5.2.2 Par la suite, la CJCE a limité la portée de la jurisprudence Ke rmaschek
dans son arrêt du 30 avril 1996 C-308/93 Cabanis-Issarte, Rec. 1996 I-2097. Sur
la base du constat que la distinction entre droits propres et droits dérivés
risquait d'avoir pour conséquence de porter atteinte à l'exigence fondamentale
de l'ordre juridique communautaire que constitue l'uniformité d'application des
règles en faisant dépendre leur applicabilité aux particuliers de la
qualification de droit propre ou de droit dérivé donnée par la législation
nationale applicable aux prestations en cause au regard des particularités du
régime interne de sécurité sociale (cf. point 31), elle a admis que les membres
de la famille d'un travailleur migrant pouvaient invoquer directement le
principe de l'égalité de traitement prévu à l'art. 3 par. 1 du règlement n°
1408/71 (cf. point 44), même en relation avec leurs droits propres (cf. points
33 et 34). Contrairement à ce que soutient le recourant, si le contexte de
l'arrêt Cabanis-Issarte (périodes d'assurance et fixation des cotisations) est
certes différent de celui du cas particulier (exportation des prestations), il
n'en demeure pas moins que la CJCE en a déduit un principe général (cf. point
34) applicable notamment au cas particulier. Il apparaît concrètement que les
membres de la famille d'un travailleur migrant possèdent le droit originaire à
un traitement égal en ce qui concerne toutes les prestations qui, par leur
nature, ne sont pas exclusivement dues aux travailleurs, comme les prestations
de chômage par exemple (dans ce sens, cf. notamment ROSE LANGER, in Kommentar
zum Europäischen Sozialrecht, Maximilian Fuchs [Hrsg.], 4^e éd., Baden-Baden
BGE 139 V 393 S. 398
2005, n° 17 ad art. 42 du Traité instituant la Communauté européenne p. 62). La
CJCE a en outre considéré que l'impossibilité pour le conjoint d'un travailleur
- qui après avoir accompagné celui-ci dans une autre Etat membre déciderait de
retourner dans son Etat d'origine avec ce travailleur - de se prévaloir de la
règle de l'égalité de traitement pour l'octroi de certaines prestations prévues
par la législation du dernier Etat d'emploi aurait des répercussions négatives
sur la libre circulation des travailleurs dans le cadre de laquelle s'inscrit
la réglementation communautaire relative à la coordination des législations
nationales de sécurité sociale. Selon elle, il serait en effet contraire au but
et à l'esprit de cette réglementation de priver le conjoint d'un travailleur
migrant du bénéfice du principe de non-discrimination pour la liquidation de
prestations de vieillesse auxquelles il aurait pu prétendre dans des conditions
d'égalité de traitement avec les nationaux s'il était resté dans l'Etat
d'accueil (cf. point 30; dans ce sens, voir également TEYSSIÉ, op. cit., n° 4
ad art. 3 par. 1 du règlement n° 1408/71 p. 1000).

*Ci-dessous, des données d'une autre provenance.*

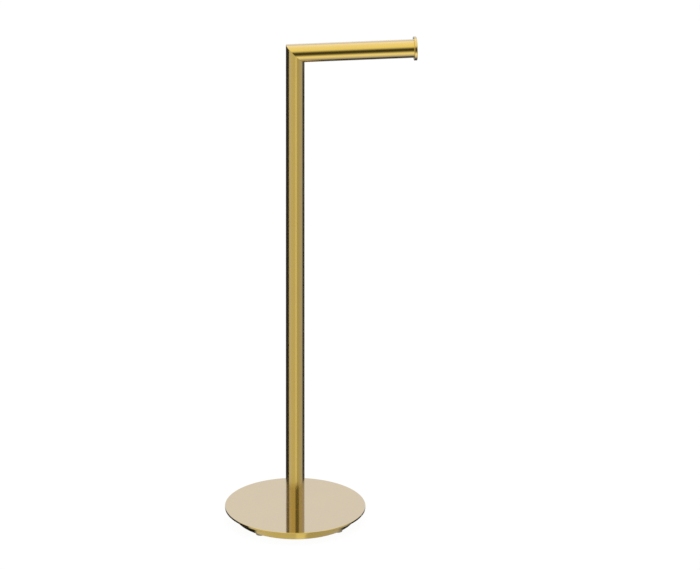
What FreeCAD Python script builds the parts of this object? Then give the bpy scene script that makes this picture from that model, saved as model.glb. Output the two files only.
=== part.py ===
import FreeCAD, Part
import os

# Free-standing toilet paper holder: a round weighted base, one upright tube, and an arm
# mitred to its top that the roll slides onto, closed by a wider disc.
#
# Frame, in millimetres: the origin is on the floor, under the upright's axis. +Z is up and
# the arm points along +X. The stack below runs from the floor upwards.

# ---- driving dimensions ----
ARM_TOP_HEIGHT = 696.0  # floor to the top of the arm tube
ARM_REACH = 165.0  # upright's axis to the outer face of the end disc

TUBE_DIAMETER = 25.4  # one inch
TUBE_WALL = 1.5

PLATE_DIAMETER = 190.0
PLATE_THICKNESS = 3.0
PLATE_EDGE_ROUND = 0.6

WEIGHT_DIAMETER = 162.0
WEIGHT_THICKNESS = 12.0
WEIGHT_EDGE_ROUND = 0.6

BOND_PAD_DIAMETER = 150.0
BOND_PAD_THICKNESS = 0.3

GASKET_THICKNESS = 0.4  # it fills the gap under the plug in the upright

FOOT_DIAMETER = 12.0
FOOT_HEIGHT = 2.5
FOOT_EDGE_ROUND = 0.7
FOOT_STEM_DIAMETER = 5.0
FOOT_STEM_LENGTH = 5.0
FOOT_CIRCLE_RADIUS = 74.5
FOOT_COUNT = 4
FIRST_FOOT_ANGLE = 45.0

END_DISC_DIAMETER = 33.0
END_DISC_THICKNESS = 4.0
END_DISC_EDGE_ROUND = 0.6
SPIGOT_LENGTH = 6.0

POST_INSERT_LENGTH = 25.0
ARM_INSERT_LENGTH = 14.0
INSERT_CHAMFER = 0.8

BOLT_DIAMETER = 8.0  # M8 button-head screw
BOLT_LENGTH = 25.0
BOLT_HEAD_DIAMETER = 14.0
BOLT_HEAD_HEIGHT = 4.4
BOLT_CLEARANCE_DIAMETER = 9.0
BOLT_HEAD_POCKET_DIAMETER = 20.0
BOLT_HEAD_POCKET_DEPTH = 8.5
BOLT_KEY_SIZE = 5.0
BOLT_KEY_DEPTH = 2.6

FLAT_WASHER_DIAMETER = 16.0
FLAT_WASHER_THICKNESS = 1.6
SPRING_WASHER_DIAMETER = 14.8
SPRING_WASHER_THICKNESS = 2.0
SPRING_WASHER_GAP = 1.5
WASHER_BORE_DIAMETER = 8.4

PIN_DIAMETER = 4.0
PIN_LENGTH = 11.0
PIN_RADIUS_FROM_AXIS = 7.5
PIN_DEPTH_IN_INSERT = 5.0

STUD_DIAMETER = 6.0  # M6 grub screw
STUD_LENGTH = 20.0
STUD_DEPTH_IN_DISC = 7.0
STUD_KEY_SIZE = 3.0
STUD_KEY_DEPTH = 3.0

WELD_BEAD_WIDTH = 2.4
WELD_BEAD_HEIGHT = 1.2

# ---- places worked out from them ----
TUBE_RADIUS = TUBE_DIAMETER / 2
BORE_RADIUS = TUBE_RADIUS - TUBE_WALL

WEIGHT_BOTTOM = FOOT_HEIGHT
WEIGHT_TOP = WEIGHT_BOTTOM + WEIGHT_THICKNESS
PLATE_BOTTOM = WEIGHT_TOP + BOND_PAD_THICKNESS
PLATE_TOP = PLATE_BOTTOM + PLATE_THICKNESS
INSERT_BOTTOM = PLATE_TOP + GASKET_THICKNESS
ARM_HEIGHT = ARM_TOP_HEIGHT - TUBE_RADIUS

POCKET_TOP = WEIGHT_BOTTOM + BOLT_HEAD_POCKET_DEPTH
FLAT_WASHER_BOTTOM = POCKET_TOP - FLAT_WASHER_THICKNESS
SPRING_WASHER_BOTTOM = FLAT_WASHER_BOTTOM - SPRING_WASHER_THICKNESS
BOLT_HEAD_BOTTOM = SPRING_WASHER_BOTTOM - BOLT_HEAD_HEIGHT
PIN_TOP = INSERT_BOTTOM + PIN_DEPTH_IN_INSERT
PIN_BOTTOM = PIN_TOP - PIN_LENGTH

ARM_TUBE_END = ARM_REACH - END_DISC_THICKNESS
SPIGOT_END = ARM_TUBE_END - SPIGOT_LENGTH
ARM_INSERT_END = SPIGOT_END - ARM_INSERT_LENGTH
STUD_OUTER_END = SPIGOT_END + STUD_DEPTH_IN_DISC
STUD_INNER_END = STUD_OUTER_END - STUD_LENGTH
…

5.3 En résumé, compte tenu du but et de l'esprit de la réglementation
communautaire en matière de sécurité sociale et de la nécessité d'appliquer
cette dernière de manière uniforme, il y a lieu de considérer que, hormis les
cas où il ressort du règlement n° 1408/71 qu'on est en présence d'une
prestation dont seul le travailleur peut revendiquer le bénéfice sur une base
non discriminatoire, les membres de la famille doivent se voir appliquer la
législation de sécurité sociale de l'Etat d'emploi du travailleur dans les
mêmes conditions que les nationaux de celui-ci.

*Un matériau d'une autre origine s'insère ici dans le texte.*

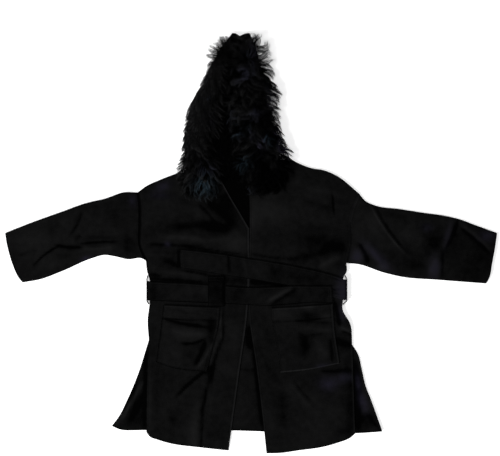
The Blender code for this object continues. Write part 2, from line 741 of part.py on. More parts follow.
def build_fur_side(side, lobe, crown, material, parent):
    shares = fur_shares()
    swell = (1.0 - np.abs(2 * shares - 1) ** FUR_ROUNDNESS) ** (1 / FUR_ROUNDNESS)
    over_back = shares > 0.5 * sum(FUR_STEP_U)
    lobe_rows, crown_rows = fur_rows(lobe, crown)
    rows = [(row, np.full(len(shares), FUR_UNDER)) for row in lobe_rows]
    rows += [(row, np.where(over_back, HOOD_BACK_TOP + LAYER_GAP, 0.0)) for row in crown_rows]
    loops = []
    for index, (row, under) in enumerate(rows):
        plan = section_points(row, shares)
        travel = index / (len(rows) - 1)
        tuft = TUFT_HEIGHT * np.sin(2 * np.pi * (TUFTS_ALONG * travel + TUFTS_ACROSS * shares)) * swell
        low_rim = np.minimum(under, under[-1]) + FUR_EDGE
        over = np.maximum(low_rim + (row[-1] - low_rim) * swell + tuft, under + FUR_EDGE)
        lower = np.column_stack([plan, under])
        upper = np.column_stack([plan, over])
        loops.append(np.concatenate([lower, upper[::-1]]))
    loft(f"hood_fur_{side}", loops, material, parent)


def build_hood_back(material, parent):
    """The back of the hood, which lies on the floor between the two fur sides and under their lips."""
    _, right = fur_rows(LOBE_RIGHT, CROWN_RIGHT)
    _, left = fur_rows(LOBE_LEFT, CROWN_LEFT)
    hidden = np.array((FUR_STEP_U[1] + 0.01, 0.7, 1.0))
    plan = []
    for near, far in zip(right, left):
        below_right, below_left = section_points(near, hidden), section_points(far, hidden[::-1])
        between = np.linspace(below_right[-1], below_left[0], HOOD_BACK_SEEN + 1)[1:-1]
        plan.append(np.concatenate([below_right, between, below_left]))
    plan = np.array(plan)
    under = np.zeros(plan.shape[:2])
    share = np.linspace(0.0, 1.0, plan.shape[1])
    over = HOOD_BACK_TOP - HOOD_BACK_DIP * np.sin(np.pi * share)[None, :] + under
    loft("hood_back", slab_loops(plan, under, over), material, parent)


def main():
    clear_scene()
    coat = bpy.data.objects.new("coat", None)
    bpy.context.scene.collection.objects.link(coat)
    wool = make_material("felted_wool", CLOTH_BLACK, 0.85)
    band = make_material("belt_wool", BELT_BLACK, 0.8)
    fur = make_material("long_fur", FUR_BLACK, 0.6)
    build_back(wool, coat)
    for side in ("right", "left"):
        build_front(side, wool, coat)
    build_sleeve("right", SLEEVE_FOLDS_RIGHT, wool, coat)
    build_sleeve("left", SLEEVE_FOLDS_LEFT, wool, coat)
    build_pocket("right", POCKET_FOLDS_RIGHT, wool, coat)
    build_pocket("left", POCKET_FOLDS_LEFT, wool, coat)
    build_belt_end("belt_long_end", BELT_LONG, -1, BELT_FOLDS, band, coat)
    build_belt_end("belt_short_end", BELT_SHORT, 1, (), band, coat)
    build_belt_back(band, coat)
    build_front_loop(wool, coat)
    turn = 0.5 * BELT_UNDER + 0.5 * BELT
    build_side_loop("right", BELT_LONG[0].x_upper - turn, wool, coat)
    build_side_loop("left", BELT_SHORT[0].x_upper + turn, wool, coat)
    build_hood_back(fur, coat)
    build_fur_side("right", LOBE_RIGHT, CROWN_RIGHT, fur, coat)
    build_fur_side("left", LOBE_LEFT, CROWN_LEFT, fur, coat)


main()
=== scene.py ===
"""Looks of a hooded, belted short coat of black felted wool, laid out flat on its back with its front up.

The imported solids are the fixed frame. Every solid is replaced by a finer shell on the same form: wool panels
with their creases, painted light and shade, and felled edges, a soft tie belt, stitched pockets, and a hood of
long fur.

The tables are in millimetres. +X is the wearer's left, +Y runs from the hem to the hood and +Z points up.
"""

import math
from collections import namedtuple

import bmesh
import bpy
import numpy as np
from bpy.props import FloatProperty, FloatVectorProperty, IntProperty, PointerProperty
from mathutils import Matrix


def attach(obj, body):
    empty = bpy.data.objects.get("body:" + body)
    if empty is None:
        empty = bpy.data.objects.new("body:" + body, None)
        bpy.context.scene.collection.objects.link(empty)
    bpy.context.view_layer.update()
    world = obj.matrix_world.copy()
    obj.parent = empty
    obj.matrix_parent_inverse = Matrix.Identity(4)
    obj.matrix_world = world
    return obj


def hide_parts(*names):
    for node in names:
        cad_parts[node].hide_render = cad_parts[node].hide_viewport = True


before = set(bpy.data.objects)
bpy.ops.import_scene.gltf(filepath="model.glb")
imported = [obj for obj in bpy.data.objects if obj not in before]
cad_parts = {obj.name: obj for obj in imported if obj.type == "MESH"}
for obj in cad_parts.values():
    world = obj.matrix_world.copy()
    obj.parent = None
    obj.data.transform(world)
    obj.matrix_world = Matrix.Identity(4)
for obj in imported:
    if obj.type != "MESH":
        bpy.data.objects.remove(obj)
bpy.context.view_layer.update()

bl_info = {
    "name": "Hooded Belted Coat",
    "version": (1, 0, 0),
    "blender": (4, 5, 0),
    "location": "View3D > Sidebar > Coat",
    "description": "Builds the wool, belt, stitching and fur of a hooded coat laid out flat",
    "category": "Add Mesh",
}

MM = 0.001
SIDES = ("right", "left")
OUTWARDS = {"right": -1, "left": 1}
CLOTH_MAP = "cloth"
VECTOR = "FLOAT_VECTOR"

# In every pair whose name ends in AT, a soft change starts at the first number and reaches over the second.

# Thicknesses of the wool, the doubled belt and a loop, and the clearances between the layers
CLOTH = 2.5
BELT = 3.0
LOOP = 2.0
SEAM_GAP = 0.3
LAYER_GAP = 0.4
SEAM_LAP = 0.8

# How high the layers lie, and the band of the coat that rises over the belt under it
FRONT_TOP = CLOTH + LAYER_GAP + CLOTH
FUR_UNDER = FRONT_TOP + LAYER_GAP
BELT_HUMP = BELT + SEAM_GAP
HUMP_LEVEL = (-205, -5)
HUMP_REACH = 85.0
BELT_UNDER = FRONT_TOP + LAYER_GAP + BELT_HUMP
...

6. Compte tenu de ce qui précède et dans la mesure où la Suisse ne fait pas
obstacle au versement à l'étranger d'une rente AVS pour ses ressortissants (cf.
art. 18 al. 1 et 2 LAVS), l'intimé peut demander à être traité de façon non
discriminatoire et à percevoir sa rente en Grande-Bretagne. Peu importe que,
comme le mentionne le recourant, le droit à une rente AVS suisse soit un droit
propre. Par ailleurs, l'assuré est légitimé à requérir directement le bénéfice
de l'art. 10 par. 1 du règlement n° 1408/71. Le recours doit donc être rejeté.